Public sector entities frequently enter into concessionary leases, also known as peppercorn leases, where assets are leased at below-market rates or nominal costs. IPSAS 43 provides specific guidance on how to recognise and measure these leases to ensure full transparency regarding the economic benefits received by public sector entities.

Why IPSAS 43 is important for the public sector

Why IPSAS 43 is important for the public sector

Increased financial transparency & accountability

IPSAS 43 ensures that lease obligations are no longer hidden off-balance sheet, providing a clearer and more accurate picture of a government entity’s financial position. This improves stakeholder trust, enhances auditability, and strengthens financial governance.

Improved lease management and decision-making

By recognising leases on the balance sheet, public sector organisations gain better visibility into their lease portfolios. This leads to more accurate budgeting and financial planning, improved cost control and resource allocation, better lease-versus-buy decision-making processes, and greater operational efficiency in managing leased assets. 

Compliance with international standards and best practices

As IPSAS 43 aligns closely with IFRS 16, New Zealand’s public sector entities will be better aligned with global financial reporting practices, enhancing comparability across jurisdictions. This is particularly important for entities that engage with international donors, government bodies, and funding agencies.

Increased audit and reporting requirements

With leases now appearing on the balance sheet, public sector finance teams must ensure accurate data collection, classification, and reporting. This requires systematic lease data tracking and documentation, upgraded financial systems to manage compliance efficiently, and collaboration between finance, procurement, and asset management teams. 

Preparing for IPSAS 43 implementation

Preparing for IPSAS 43 implementation

To ensure a smooth transition, public sector entities should first conduct a lease inventory by identifying and documenting all active lease agreements, including embedded and concessionary leases. Next, they should assess lease classification to determine which leases must be recognised under IPSAS 43. Organisations must also upgrade systems and processes by implementing lease accounting software that can automate calculations, ensure accuracy, and facilitate compliance. It is crucial to engage with auditors early in the process to discuss transition strategies, key assumptions, and accounting judgments to avoid complications later. Training internal teams, including finance, procurement, and asset management personnel, will help them understand the new requirements and implications. Finally, establishing a well-structured transition plan with a clear timeline, resource allocation, and key milestones will ensure readiness before IPSAS 43 becomes mandatory.

Anticipated challenges in implementing IPSAS 43

Data collection & lease identification

Many organisations do not have centralised lease data, which makes it difficult to locate, verify, and standardise lease agreements. Public sector entities must ensure they can identify embedded leases within service contracts, document historical lease agreements accurately, and account for leases with variable payment structures that require detailed analysis. 

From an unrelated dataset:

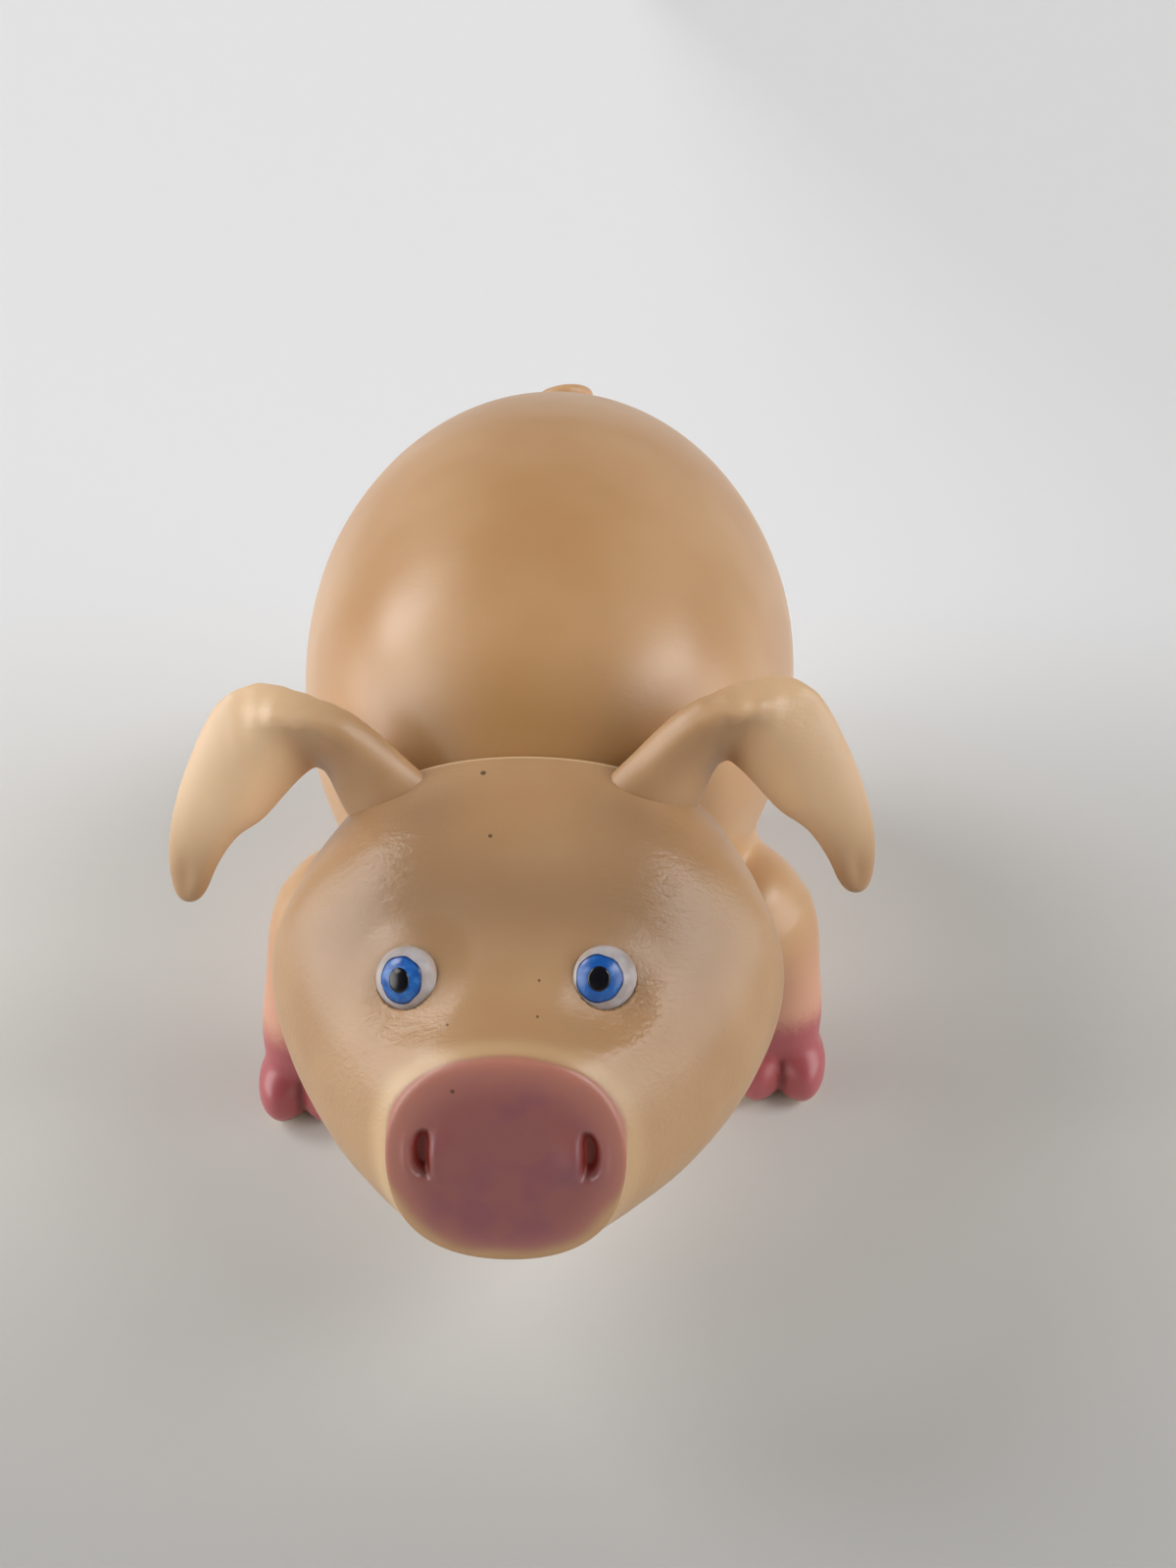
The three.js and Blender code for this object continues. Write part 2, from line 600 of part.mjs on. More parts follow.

Determining the discount rate (Incremental Borrowing Rate - IBR)

IPSAS 43 requires lessees to discount lease payments using either the interest rate implicit in the lease (IRIIL), if available, or the incremental borrowing rate (IBR), if IRIIL is not readily available. Public sector entities may struggle to determine IBR due to a lack of historical borrowing data, making a standardised government approach necessary for consistency. 

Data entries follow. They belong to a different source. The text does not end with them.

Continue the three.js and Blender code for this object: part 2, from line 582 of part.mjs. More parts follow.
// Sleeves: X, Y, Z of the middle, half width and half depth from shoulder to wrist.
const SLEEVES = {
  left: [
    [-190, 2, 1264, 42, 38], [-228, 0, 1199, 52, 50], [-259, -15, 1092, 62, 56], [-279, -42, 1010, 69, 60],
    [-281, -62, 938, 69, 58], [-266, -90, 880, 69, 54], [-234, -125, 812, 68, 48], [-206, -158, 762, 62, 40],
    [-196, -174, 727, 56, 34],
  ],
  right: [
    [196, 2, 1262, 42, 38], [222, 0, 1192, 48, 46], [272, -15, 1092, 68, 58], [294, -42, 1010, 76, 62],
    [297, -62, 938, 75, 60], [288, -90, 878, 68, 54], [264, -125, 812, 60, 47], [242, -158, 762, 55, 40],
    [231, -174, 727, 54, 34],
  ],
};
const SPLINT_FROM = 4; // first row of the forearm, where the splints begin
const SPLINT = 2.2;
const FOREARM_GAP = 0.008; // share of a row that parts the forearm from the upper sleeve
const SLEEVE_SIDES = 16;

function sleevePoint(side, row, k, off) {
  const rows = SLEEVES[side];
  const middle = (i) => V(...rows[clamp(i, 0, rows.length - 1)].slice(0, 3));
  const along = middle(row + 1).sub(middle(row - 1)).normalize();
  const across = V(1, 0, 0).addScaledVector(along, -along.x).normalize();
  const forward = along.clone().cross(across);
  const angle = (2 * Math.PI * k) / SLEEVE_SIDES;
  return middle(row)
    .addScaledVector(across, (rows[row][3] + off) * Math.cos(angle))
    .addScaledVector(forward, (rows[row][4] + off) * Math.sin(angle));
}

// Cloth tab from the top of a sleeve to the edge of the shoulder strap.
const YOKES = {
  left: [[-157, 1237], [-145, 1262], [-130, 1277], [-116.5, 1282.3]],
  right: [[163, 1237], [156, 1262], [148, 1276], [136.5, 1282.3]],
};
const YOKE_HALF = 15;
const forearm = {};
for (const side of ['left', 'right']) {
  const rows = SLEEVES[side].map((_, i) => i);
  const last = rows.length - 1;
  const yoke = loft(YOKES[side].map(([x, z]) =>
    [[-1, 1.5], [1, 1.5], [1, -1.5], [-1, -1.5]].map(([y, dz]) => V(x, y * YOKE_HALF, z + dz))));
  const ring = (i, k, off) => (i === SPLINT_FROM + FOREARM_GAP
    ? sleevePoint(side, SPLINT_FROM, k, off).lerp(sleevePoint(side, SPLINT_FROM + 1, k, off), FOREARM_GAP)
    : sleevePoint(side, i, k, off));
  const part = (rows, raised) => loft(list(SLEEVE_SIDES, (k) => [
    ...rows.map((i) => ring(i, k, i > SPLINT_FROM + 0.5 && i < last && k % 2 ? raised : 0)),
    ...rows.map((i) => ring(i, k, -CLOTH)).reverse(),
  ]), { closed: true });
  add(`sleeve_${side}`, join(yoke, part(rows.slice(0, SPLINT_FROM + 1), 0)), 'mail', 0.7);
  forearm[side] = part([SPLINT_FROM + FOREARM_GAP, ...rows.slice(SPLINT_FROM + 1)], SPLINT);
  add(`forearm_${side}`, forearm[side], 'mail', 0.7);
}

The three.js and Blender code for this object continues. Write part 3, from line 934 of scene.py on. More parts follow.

Anticipated challenges in implementing IPSAS 43
System upgrades and automation

Spreadsheets alone are not sufficient to handle the complex calculations required under IPSAS 43. Organisations should invest in dedicated lease accounting software that can automate lease calculations and financial disclosures, ensure compliance with reporting requirements, and maintain a full audit trail for lease modifications and reassessments.

Stakeholder engagement and training

Public sector entities must engage cross-functional teams, including finance, asset management, procurement, and IT, to ensure a smooth implementation process. Training on new reporting processes and system requirements will be essential to achieving compliance with IPSAS 43.

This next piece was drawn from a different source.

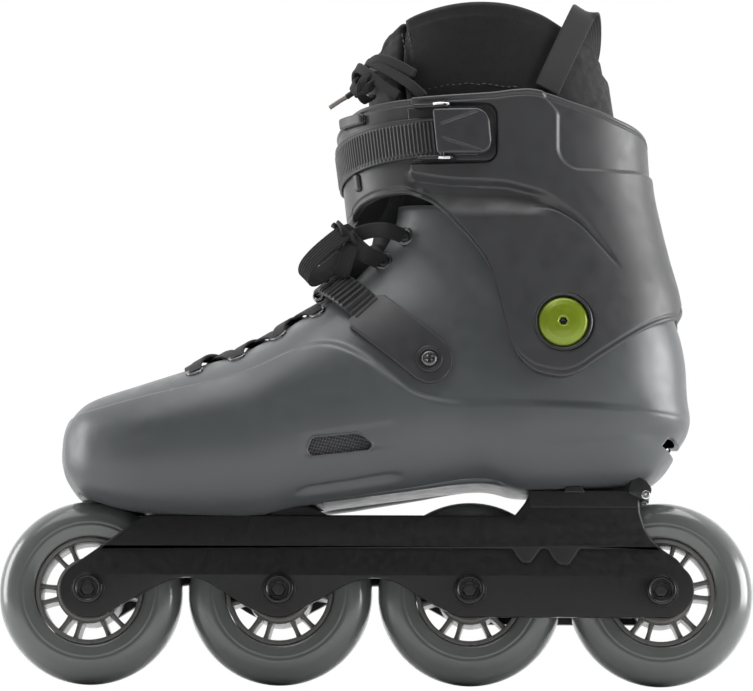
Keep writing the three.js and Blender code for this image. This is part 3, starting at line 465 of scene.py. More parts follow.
def plate(outline, y0, y1, bevel):
    """A side-view outline of [x, z] corners as a plate from y0 to y1, with its edges rounded inwards."""
    outline = np.asarray(outline, float)
    ahead = unit(np.roll(outline, -1, 0) - outline)
    behind = unit(outline - np.roll(outline, 1, 0))
    area = np.sum(outline[:, 0] * np.roll(outline[:, 1], -1) - np.roll(outline[:, 0], -1) * outline[:, 1])
    normal = lambda d: np.stack([-d[:, 1], d[:, 0]], -1) * (1 if area > 0 else -1)
    inwards = unit(normal(ahead) + normal(behind))
    inwards = inwards / np.maximum(np.einsum("ij,ij->i", inwards, normal(ahead)), 0.5)[:, None]
    rings = []
    for angle in np.linspace(0, PI / 2, 4):
        rings.append((outline + inwards * bevel * (1 - math.sin(angle)), y0 + bevel * (1 - math.cos(angle))))
    for angle in np.linspace(PI / 2, 0, 4):
        rings.append((outline + inwards * bevel * (1 - math.sin(angle)), y1 - bevel * (1 - math.cos(angle))))
    grid = np.stack([np.stack([o[:, 0], np.full(len(o), y), o[:, 1]], -1) for o, y in rings])
    n, k = grid.shape[:2]
    faces = [lattice(n, k, False, True)]
    cap = np.array(tessellate_polygon([[Vector((*p, 0)) for p in rings[0][0]]]))
    points = grid.reshape(-1, 3)
    faces_down = unit(np.cross(points[cap[:, 1]] - points[cap[:, 0]],
                               points[cap[:, 2]] - points[cap[:, 0]]).sum(0))
    if faces_down[1] > 0:
        cap = cap[:, ::-1]
    faces += [cap, cap[:, ::-1] + (n - 1) * k]
    quad = faces[0]
    out = np.cross(points[quad[:, 2]] - points[quad[:, 0]], points[quad[:, 3]] - points[quad[:, 1]])
    if np.einsum("ij,ij->", out[:, [0, 2]], -inwards[quad[:, 0] % k]) < 0:
        faces[0] = quad[:, ::-1]
    return points, faces, None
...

IPSAS 43 represents a major shift in public sector lease accounting, improving financial transparency, accountability, and operational efficiency. The transition may seem challenging, but early preparation, robust systems, and structured implementation plans can ease the process. Public sector entities in New Zealand must act now to assess lease portfolios, upgrade accounting systems, and train staff to ensure a seamless transition before IPSAS 43 takes full effect.